See Finding of Fact No. 27. Cf NLRB v. Brown & Rood, Inc.,
311 F.2d 447, 454 (8th Cir. 1963) (General Counsel makes known
to respondent the credits the Board is prepared to concede).
45. The complainant had shown that she has sustained damage through the loss of the Merry Maids position. See Findings of Fact Nos. 21-24. Given that the complainant's burden of proof on damages only requires her to show the gross back pay for the back pay period, she has met that burden. When, as here,:
[the discriminator's] conduct has prevented a precise computation of damages, the injured party is not to be deprived of adequate damages. The trier of the fact may draw reasonable inferences from the relevant facts, and all doubts are to be resolved in favor of the injured party; the wrongdoer does not become the beneficiary of his own wrongful conduct.
EEOC v. Kallir, Phillips,
Ross, Inc., 420
F. Supp. at 923.
(emphasis added).
46. Although there is "uncertainty
. . . in the amount of damages, recovery may be had if there is
proof of a reasonable basis from which the amount can be inferred
or approximated." Northrup v. Miles Homes, Inc. of Iowa,
204 N.W.2d 850, 857 (Iowa 1973).
47. A precise computation
of damages is not possible because, as a result of her loss of
the Merry Maids position, it is impossible to know exactly how
long the Complainant would have remained in the position. Nonetheless,
a reasonable inference was drawn that the Complainant's length
of employment with Merry Maids would have lasted as long as her
longest employment since September of 1984, i.e. 4 months. See
Finding of Fact No. 24. A further reasonable inference from the
testimony may be drawn that she would have received approximately
$5.50 per hour in wages at Merry Maids. See Finding of Fact No.
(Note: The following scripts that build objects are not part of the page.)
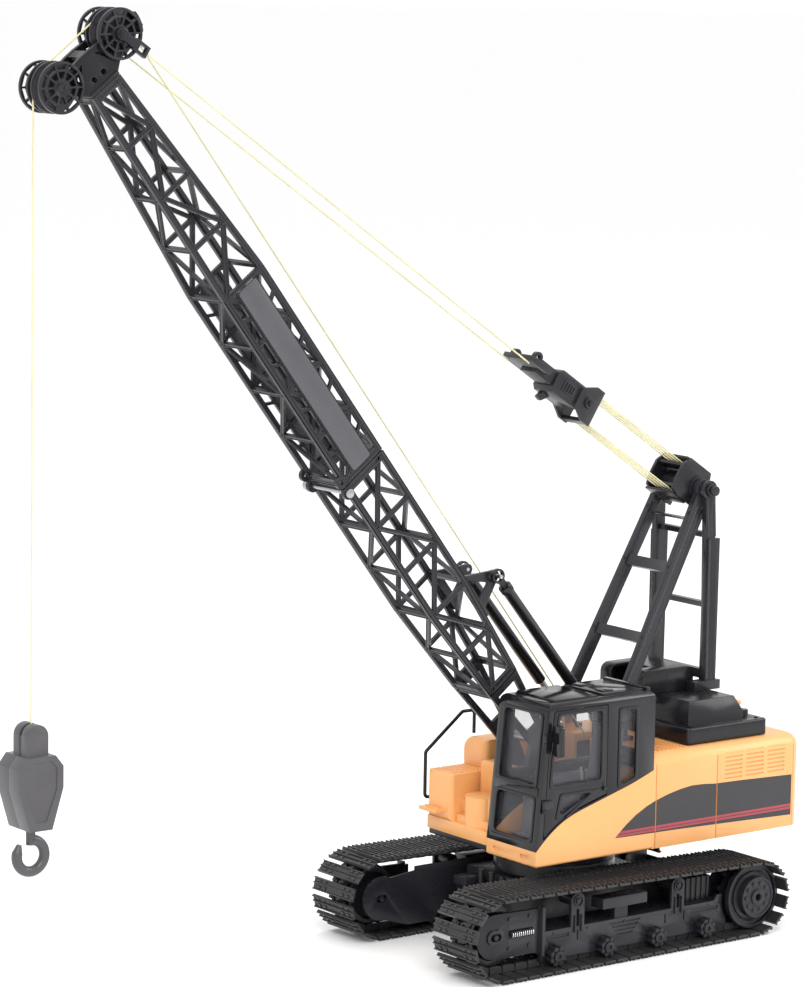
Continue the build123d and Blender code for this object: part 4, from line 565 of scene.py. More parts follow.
def grown(name, mesh, tree, values):
    """Run a node tree on a mesh and keep the result as a plain mesh."""
    carrier = bpy.data.objects.new(name + "_carrier", mesh)
    bpy.context.scene.collection.objects.link(carrier)
    modifier = carrier.modifiers.new("Grown", "NODES")
    modifier.node_group = tree
    sockets = {item.name: item.identifier for item in tree.interface.items_tree
               if item.item_type == "SOCKET" and item.in_out == "INPUT"}
    for label, value in values.items():
        modifier[sockets[label]] = value
    bpy.context.view_layer.update()
    graph = bpy.context.evaluated_depsgraph_get()
    result = bpy.data.meshes.new_from_object(carrier.evaluated_get(graph))
    result.name = name
    carrier.modifiers.remove(modifier)
    bpy.data.objects.remove(carrier)
    if not result.polygons:
        raise RuntimeError(name + " came out empty")
    return result


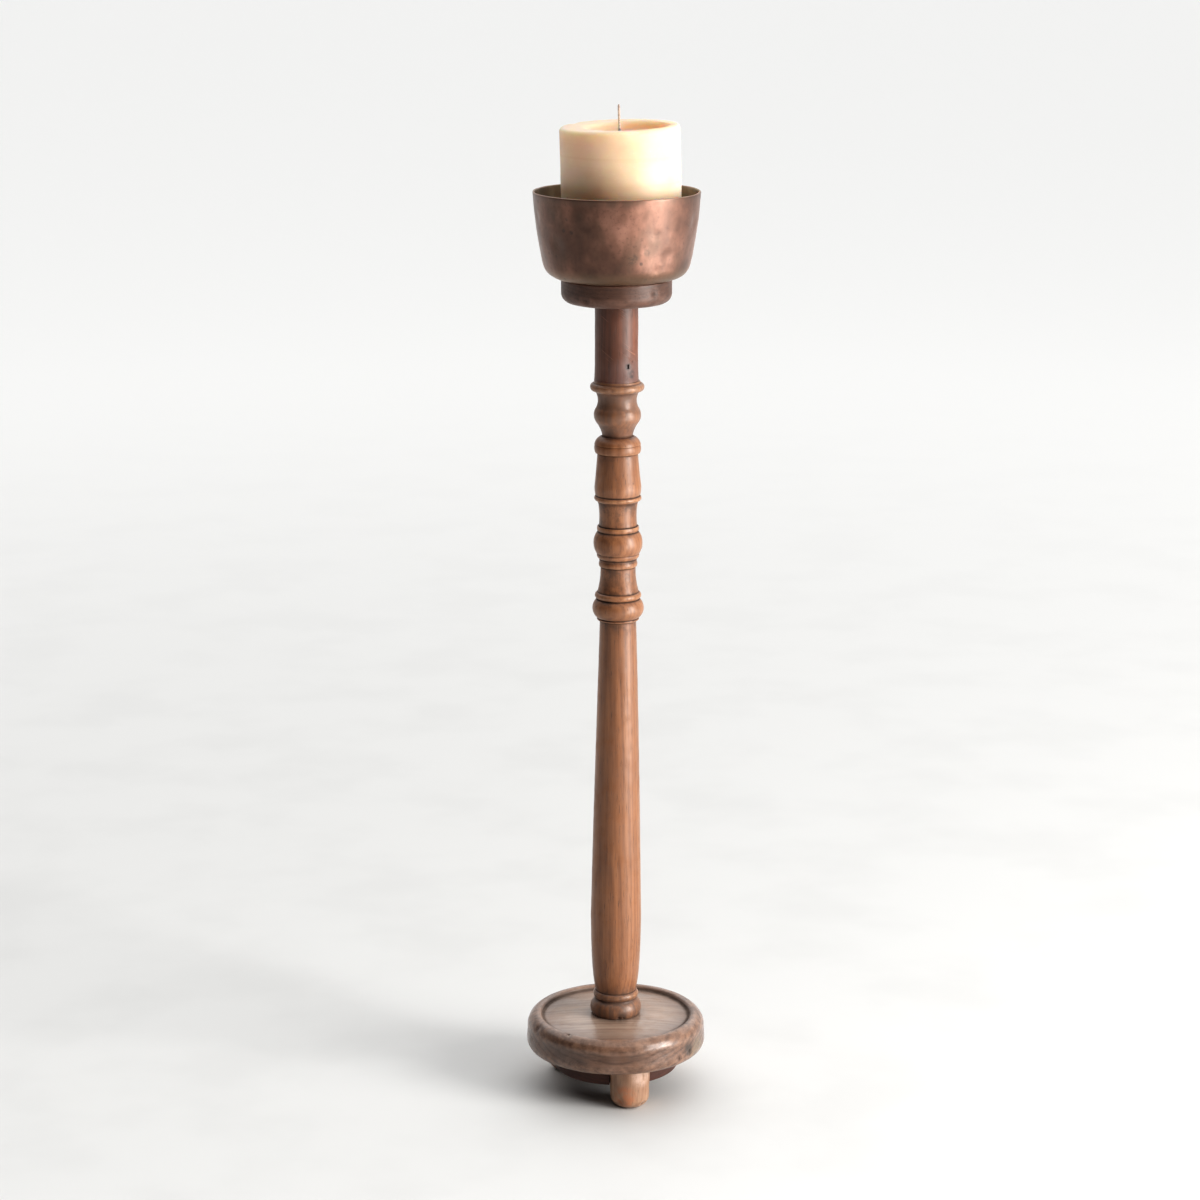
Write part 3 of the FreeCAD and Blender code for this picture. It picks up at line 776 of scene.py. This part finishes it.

21. A finding has been made that she would have worked six hours
a day, for a thirty hour week. See Finding of Fact No. 21. Although
doubts have been raised about the possibility that the Complainant
was attending school, or may have had interim earnings during
the back pay period, none of these doubts has been proven and,
therefore, must be resolved in favor of the Complainant. See Findings
of Fact Nos. 25, 26, 28, 30.
48. In light of the above, the computation of gross back pay would be:
16 weeks X 30 hours per week X $5.50 per hour $2640.00.
Failure to Mitigate Damages
49. In order to meet her burden of proving that Complainant Humburd failed to mitigate her damages in her search for work, Respondent Mary Harlan must establish:
(1) that the damages suffered by the [complainant] could have been avoided, i.e. that there were suitable positions available which plaintiff could have discovered and for which [s]he was qualified; and (2) that [complainant) failed to use reasonable care and diligence in seeking a position.
EEOC v. Sandia Corp.,
639 F.2d 600,627
(1 Oth Cir. 1980).
50. Respondent Mary Harlan has failed to prove either of the two above propositions and, therefore, has not proven that Complainant Humburd has failed to mitigate damages in her search for employment. See Findings of Fact Nos. 25, 26, 28, 29. Given the facts of this case, the only meaningful mitigation that could have occurred in regard to Ms. Humburd obtaining child care services would have happened if she had been able to obtain child care prior to the morning following her rejection by the Harlans. See Finding of Fact No. 21-23. This was not possible. Finding of Fact No. 23. Nonetheless, Ms. Humburd has been found to have searched for child care services during the back pay period. Finding of Fact 31. Therefore Respondent Mary Harlan has also failed to carry its burden of showing that Ms. Humburd did not mitigate her damages in searching for an alternative child care provider.
Interest
51. Interest begins to run on an award of damages from the date of the commencement of the action at the rate of ten percent per annum. Iowa Code § 535.3 (1989). In this case, interest should be paid on damages from the time of the filing of the complaint on February 5, 1985.
Attorneys Fees
52. The complainant having prevailed, she is entitled to an award of reasonable attorney's fees. Iowa Code § 601 A. 15(8) (1989). If the parties cannot stipulate to the amount of these fees, they should be determined at a separate hearing. Ayala v. Center Line, Inc., 415 N.W.2d 603, 606 (Iowa 1987). The Commission must specifically retain jurisdiction of the case in order to determine the actual amount of attorney's fees to which Complainant Humburd is entitled to under this order and to enter a subsequent order awarding these fees. City of Des Moines v. Iowa Civil Rights Commission, 343 N.W.2d 836.